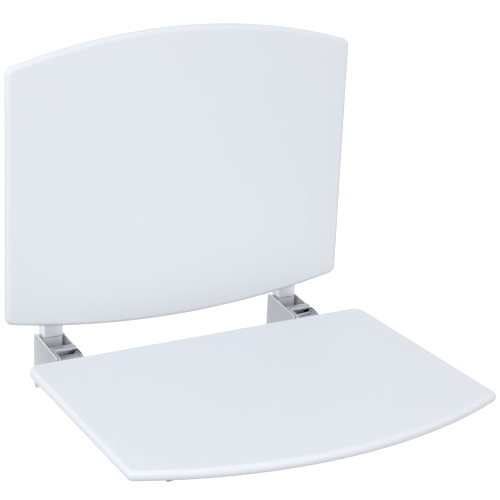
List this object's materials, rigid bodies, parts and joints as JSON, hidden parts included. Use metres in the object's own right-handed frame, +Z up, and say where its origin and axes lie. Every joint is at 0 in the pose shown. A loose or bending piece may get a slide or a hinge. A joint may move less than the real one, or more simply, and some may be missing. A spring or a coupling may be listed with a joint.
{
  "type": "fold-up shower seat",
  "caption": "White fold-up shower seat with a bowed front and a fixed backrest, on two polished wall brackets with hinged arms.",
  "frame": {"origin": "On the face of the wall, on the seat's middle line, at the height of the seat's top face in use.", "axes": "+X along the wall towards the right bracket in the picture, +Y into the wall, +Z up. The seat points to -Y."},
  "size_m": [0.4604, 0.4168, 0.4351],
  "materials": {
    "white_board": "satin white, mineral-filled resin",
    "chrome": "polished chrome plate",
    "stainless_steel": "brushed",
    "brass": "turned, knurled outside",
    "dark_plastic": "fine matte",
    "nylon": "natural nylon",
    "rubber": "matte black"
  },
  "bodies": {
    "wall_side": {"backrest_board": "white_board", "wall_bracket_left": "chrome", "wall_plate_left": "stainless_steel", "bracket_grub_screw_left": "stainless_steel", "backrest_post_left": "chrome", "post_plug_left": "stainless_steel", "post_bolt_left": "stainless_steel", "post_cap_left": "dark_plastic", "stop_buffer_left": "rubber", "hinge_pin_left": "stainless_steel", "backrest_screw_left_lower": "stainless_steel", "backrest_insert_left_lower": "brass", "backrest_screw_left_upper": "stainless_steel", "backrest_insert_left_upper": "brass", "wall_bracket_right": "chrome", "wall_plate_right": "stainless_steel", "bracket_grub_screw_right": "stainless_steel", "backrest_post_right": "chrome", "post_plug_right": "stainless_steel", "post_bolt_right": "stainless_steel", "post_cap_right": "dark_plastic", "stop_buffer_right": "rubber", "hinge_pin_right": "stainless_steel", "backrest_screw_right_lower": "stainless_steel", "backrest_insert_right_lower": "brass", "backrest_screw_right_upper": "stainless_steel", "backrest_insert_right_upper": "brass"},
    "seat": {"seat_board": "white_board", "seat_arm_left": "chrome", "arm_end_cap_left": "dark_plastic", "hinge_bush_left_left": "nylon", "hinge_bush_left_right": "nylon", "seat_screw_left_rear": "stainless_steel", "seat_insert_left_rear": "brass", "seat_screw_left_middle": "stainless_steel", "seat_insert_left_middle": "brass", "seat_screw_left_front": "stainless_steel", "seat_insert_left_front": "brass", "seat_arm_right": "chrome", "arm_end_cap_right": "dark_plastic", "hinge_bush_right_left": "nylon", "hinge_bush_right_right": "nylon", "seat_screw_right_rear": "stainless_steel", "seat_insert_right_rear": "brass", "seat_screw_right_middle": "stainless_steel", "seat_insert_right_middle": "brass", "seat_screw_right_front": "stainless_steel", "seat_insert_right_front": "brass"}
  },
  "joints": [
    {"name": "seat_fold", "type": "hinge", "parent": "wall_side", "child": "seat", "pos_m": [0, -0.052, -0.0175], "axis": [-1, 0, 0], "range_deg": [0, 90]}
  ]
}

What the task asks => All the data must be duplicated exactly, with nothing added or removed.

Solved problem =>
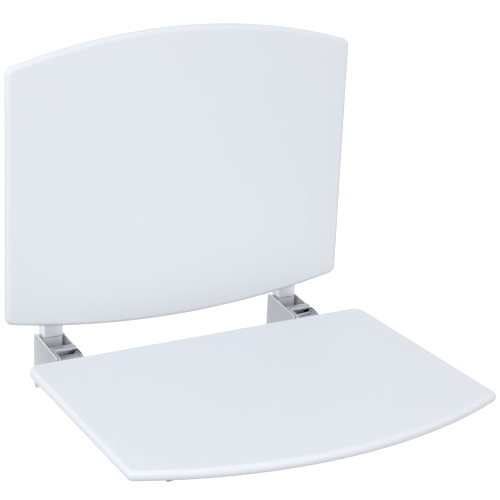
List this object's materials, rigid bodies, parts and joints as JSON, hidden parts included. Use metres in the object's own right-handed frame, +Z up, and say where its origin and axes lie. Every joint is at 0 in the pose shown. A loose or bending piece may get a slide or a hinge. A joint may move less than the real one, or more simply, and some may be missing. A spring or a coupling may be listed with a joint.
{
  "type": "fold-up shower seat",
  "caption": "White fold-up shower seat with a bowed front and a fixed backrest, on two polished wall brackets with hinged arms.",
  "frame": {"origin": "On the face of the wall, on the seat's middle line, at the height of the seat's top face in use.", "axes": "+X along the wall towards the right bracket in the picture, +Y into the wall, +Z up. The seat points to -Y."},
  "size_m": [0.4604, 0.4168, 0.4351],
  "materials": {
    "white_board": "satin white, mineral-filled resin",
    "chrome": "polished chrome plate",
    "stainless_steel": "brushed",
    "brass": "turned, knurled outside",
    "dark_plastic": "fine matte",
    "nylon": "natural nylon",
    "rubber": "matte black"
  },
  "bodies": {
    "wall_side": {"backrest_board": "white_board", "wall_bracket_left": "chrome", "wall_plate_left": "stainless_steel", "bracket_grub_screw_left": "stainless_steel", "backrest_post_left": "chrome", "post_plug_left": "stainless_steel", "post_bolt_left": "stainless_steel", "post_cap_left": "dark_plastic", "stop_buffer_left": "rubber", "hinge_pin_left": "stainless_steel", "backrest_screw_left_lower": "stainless_steel", "backrest_insert_left_lower": "brass", "backrest_screw_left_upper": "stainless_steel", "backrest_insert_left_upper": "brass", "wall_bracket_right": "chrome", "wall_plate_right": "stainless_steel", "bracket_grub_screw_right": "stainless_steel", "backrest_post_right": "chrome", "post_plug_right": "stainless_steel", "post_bolt_right": "stainless_steel", "post_cap_right": "dark_plastic", "stop_buffer_right": "rubber", "hinge_pin_right": "stainless_steel", "backrest_screw_right_lower": "stainless_steel", "backrest_insert_right_lower": "brass", "backrest_screw_right_upper": "stainless_steel", "backrest_insert_right_upper": "brass"},
    "seat": {"seat_board": "white_board", "seat_arm_left": "chrome", "arm_end_cap_left": "dark_plastic", "hinge_bush_left_left": "nylon", "hinge_bush_left_right": "nylon", "seat_screw_left_rear": "stainless_steel", "seat_insert_left_rear": "brass", "seat_screw_left_middle": "stainless_steel", "seat_insert_left_middle": "brass", "seat_screw_left_front": "stainless_steel", "seat_insert_left_front": "brass", "seat_arm_right": "chrome", "arm_end_cap_right": "dark_plastic", "hinge_bush_right_left": "nylon", "hinge_bush_right_right": "nylon", "seat_screw_right_rear": "stainless_steel", "seat_insert_right_rear": "brass", "seat_screw_right_middle": "stainless_steel", "seat_insert_right_middle": "brass", "seat_screw_right_front": "stainless_steel", "seat_insert_right_front": "brass"}
  },
  "joints": [
    {"name": "seat_fold", "type": "hinge", "parent": "wall_side", "child": "seat", "pos_m": [0, -0.052, -0.0175], "axis": [-1, 0, 0], "range_deg": [0, 90]}
  ]
}